Using Apache Nifi to extract HL7 values and apply regex

807 views Asked by At

I need to extract patient info from the HL7 XML document using Apache Nifi, and to apply regex to extract diagnostic results from the sections that contain embedded HTML (yes, sorry. not my design choice :-( )

First path to data of interest in the HL7 is:

"ClinicalDocument" \ "recordTarget" \ "patientRole" \ "patient" \ "name",

and the second, more complicated one is:

"ClinicalDocument" \ "structuredBody" \ "component" \ "section" \ "text @mediaType="text/x-hl7-text+xml"" where the value of the title element equals to "Diagnostic Results"

I need to match on text of the sub-node text value of the title of the section within component that has value "Diagnostic Results" (Diagnostic Results), and then extract the text value of the peer node text.
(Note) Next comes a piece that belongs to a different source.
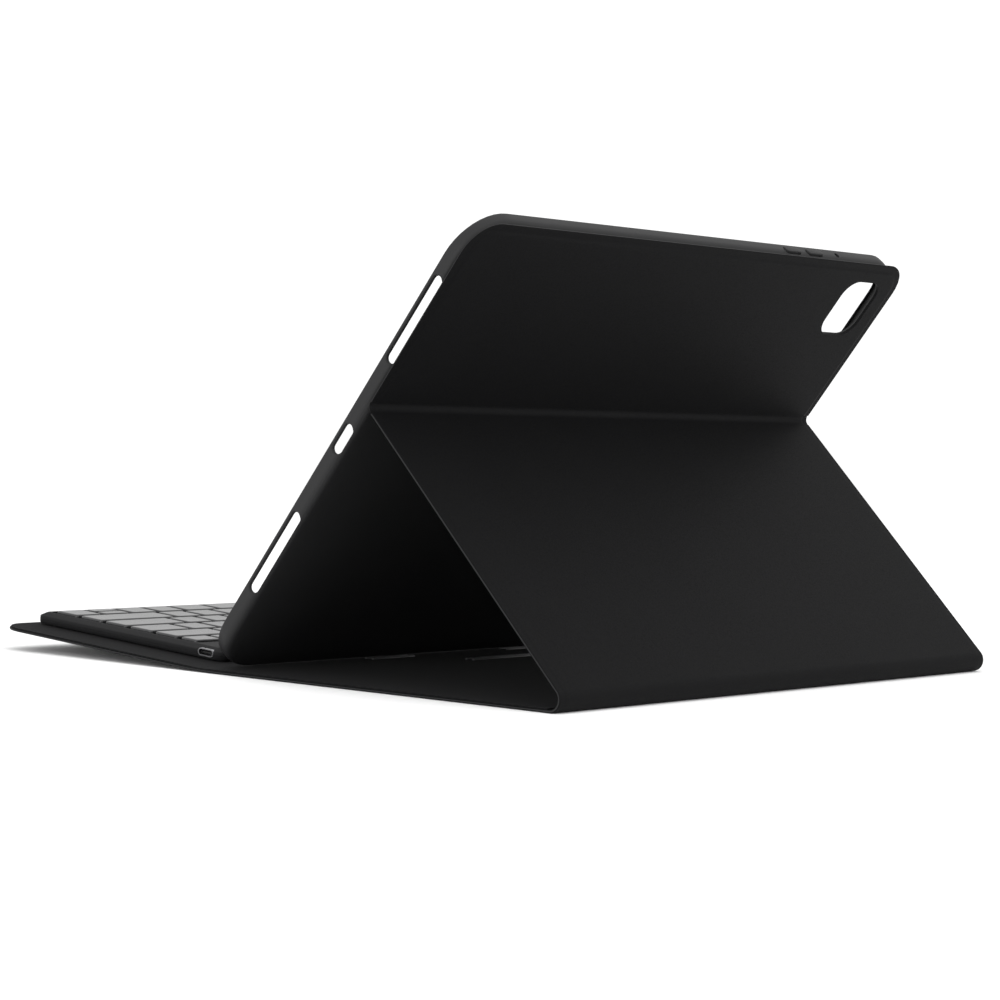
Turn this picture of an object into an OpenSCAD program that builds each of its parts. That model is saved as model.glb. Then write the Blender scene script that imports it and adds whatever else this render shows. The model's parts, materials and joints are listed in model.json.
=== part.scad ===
// Folding keyboard case for a thin 13-inch tablet, standing open for typing.
// +X is the user's right, -Y faces the user, +Z is up. The origin is the middle of the footprint on the desk.

/* [Cover sheet] */
// Width of the cover sheet, left to right
sheet_w = 287; // [286:0.5:294]
// Depth of the footprint, from the front edge to the rear bend
foot_depth = 311; // [304:1:320]
// Radius of the outer face at the rear bend
bend_r = 5; // [4:0.5:7]
// Length of the stand panel between its two bends
stand_len = 135.8; // [134:0.1:138]
// Angle between the stand panel and the desk
stand_angle = 45.9; // [44:0.1:48]
// Thickness of the outer skin
skin_t = 0.6; // [0.5:0.1:0.9]
// Thickness of the stiffener boards in the base and behind the tray
board_t = 0.7; // [0.6:0.1:1.1]
// Thickness of the stiffener board in the stand panel
stand_board_t = 0.5; // [0.4:0.1:0.7]
// Thickness of the microfibre lining on the base
lining_t = 0.4; // [0.3:0.1:0.6]
// Thickness of the microfibre lining on the stand panel
stand_lining_t = 0.3; // [0.2:0.1:0.4]
// Thickness of the adhesive sheet between the upper panel and the tray
bond_t = 0.4; // [0.3:0.1:0.5]
// Width of the pressed border round each board
rim_w = 3.6; // [2.5:0.1:5]
// Corner radius of the sheet
sheet_r = 14; // [6:1:18]
// Width of the spine board
spine_w = 17; // [14:1:20]
// Upward slope of the front leaf that carries the keyboard
leaf_slope = 4; // [0:0.1:5]

/* [Tablet tray] */
// Outer width of the tray
tray_w = 283.6; // [283:0.2:285]
// Outer height of the tray, from its foot to its top edge
tray_h = 220.3; // [219.5:0.1:222]
// Outer thickness of the tray
tray_d = 7; // [6.5:0.1:8]
// Outer corner radius of the tray
tray_r = 20; // [14:1:22]
// Thickness of the side and top walls
wall = 1.4; // [1.2:0.1:1.8]
// Thickness of the tray's back
tray_back = 0.6; // [0.5:0.1:1]
// Thickness of the lip over the screen's border
lip_t = 0.5; // [0.5:0.1:0.8]
// Width of the lip over the screen's border
lip_w = 1.6; // [1:0.1:2.5]
// Thickness of the solid foot under the tablet
foot_t = 3.8; // [3:0.1:4.5]
// Distance from the tray's top edge down to the fold line
fold_drop = 86; // [82:0.5:90]
// Distance from the tray's top edge to the middle of the charging slot
port_drop = 104.7; // [103:0.1:110]
// Distance between the middles of the charging slot and a speaker slot
speaker_step = 56.8; // [54:0.1:62]
// Length of a speaker slot
speaker_len = 40; // [34:1:46]
// Length of the charging slot
port_len = 13.5; // [12:0.5:16]
// Width of the side slots
slot_w = 4.4; // [3.8:0.1:4.6]
// Width of the camera cut-out
camera_w = 26; // [24:0.5:30]
// Height of the camera cut-out
camera_h = 28.5; // [24:0.5:31]
// Distance of the camera cut-out's middle from the sheet's side edge
camera_in = 25; // [22:0.5:30]
// Distance of the camera cut-out's middle from the sheet's top edge
camera_down = 23.5; // [20:0.5:28]

/* [Keyboard] */
// Width of the keyboard
kb_w = 250; // [246:1:256]
// Depth of the keyboard
kb_d = 115.5; // [114:0.5:117]
// Distance from the front leaf's crease to the keyboard's rear edge
kb_rear = 7.2; // [7:0.1:9]
// Distance from the keyboard's rear edge to the function row
rear_bar = 19; // [17:0.5:20]
// Corner radius of the keyboard
kb_r = 5; // [3:0.5:6]
// Key pitch from side to side
key_pitch = 16; // [15.8:0.1:16]
// Row pitch of the full rows
row_pitch = 15.7; // [15.5:0.1:15.9]
// Row pitch of the function row
top_pitch = 12; // [11.5:0.1:12.2]
// Gap between two keycaps
key_gap = 2; // [1.8:0.1:2.4]

/* [Hidden] */
$fn = 64;
cut = 1;          // how far a cutting shape runs past the face it cuts
fit = 0.15;       // side clearance of a part in its pocket
rest_gap = 0.35;  // air between the tray's foot and the base lining
crease = 4;       // bare leather between two boards

// Sheet thicknesses
base_t = skin_t + board_t + lining_t;
stack_t = skin_t + board_t + bond_t;
stand_t = skin_t + stand_board_t + stand_lining_t;

// The rear bend's axis, and the fold line where the stand panel meets the tray's back
hinge_y = foot_depth / 2 - bend_r;
hinge_z = bend_r;
fold_y = hinge_y + bend_r * sin(stand_angle) - stand_len * cos(stand_angle);
fold_z = hinge_z + bend_r * cos(stand_angle) + stand_len * sin(stand_angle);
hinge_gap = 0.6;  // panel edge to hinge axis plane, so that the open panels never touch

// The tray leans so that the chamfered edge of its foot stands just clear of the lining
tray_low = tray_h - fold_drop;
edge_c = 1.4;     // chamfer round the tray's back edge
foot_lift = stack_t + edge_c;
lean_reach = sqrt(tray_low * tray_low + foot_lift * foot_lift);
tilt = atan(foot_lift / tray_low) + asin((fold_z - base_t - rest_gap) / lean_reach);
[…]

My HL7 XML snippets look like:

</ClinicalDocument>
...
        <recordTarget>
            <patientRole>
....
            <patient>
                <name><given>John</given><family>Doe</family></name>
...
<structuredBody>
...
<component>
    <section classCode="DOCSECT" moodCode="EVN">
        <templateId root="0.0.0.0.0.0.1" />
        <code code="000-01" codeSystem="0.0.0.1.0.0"  />
        <title>Diagnostic Results</title>
        <text mediaType="text/x-hl7-text+xml">
            Some data of interest expressed in n microns.<content ID="NKN_results"/>
        </text>

Any suggestions on how do I do this in Apache Nifi?

1

There are 1 answers

0
mattyb On BEST ANSWER

You should be able to use XPath and the NiFi EvaluateXPath processor to match and extract the <text> element. I started with the structuredBody tag as root for the following expression:

/structuredBody/component/section[title = 'Diagnostic Results' and text[@mediaType='text/x-hl7-text+xml']]/text

But you should be able to adapt it for the full XML path. Once the <text> element is parsed out, starting in NiFi 0.5.0 you can use the GetHtmlElement processor to extract from the embedded HTML. Previous to NiFi 0.5.0, if the HTML is well-formed (XHTML, e.g.) you can use another EvaluateXPath processor instead.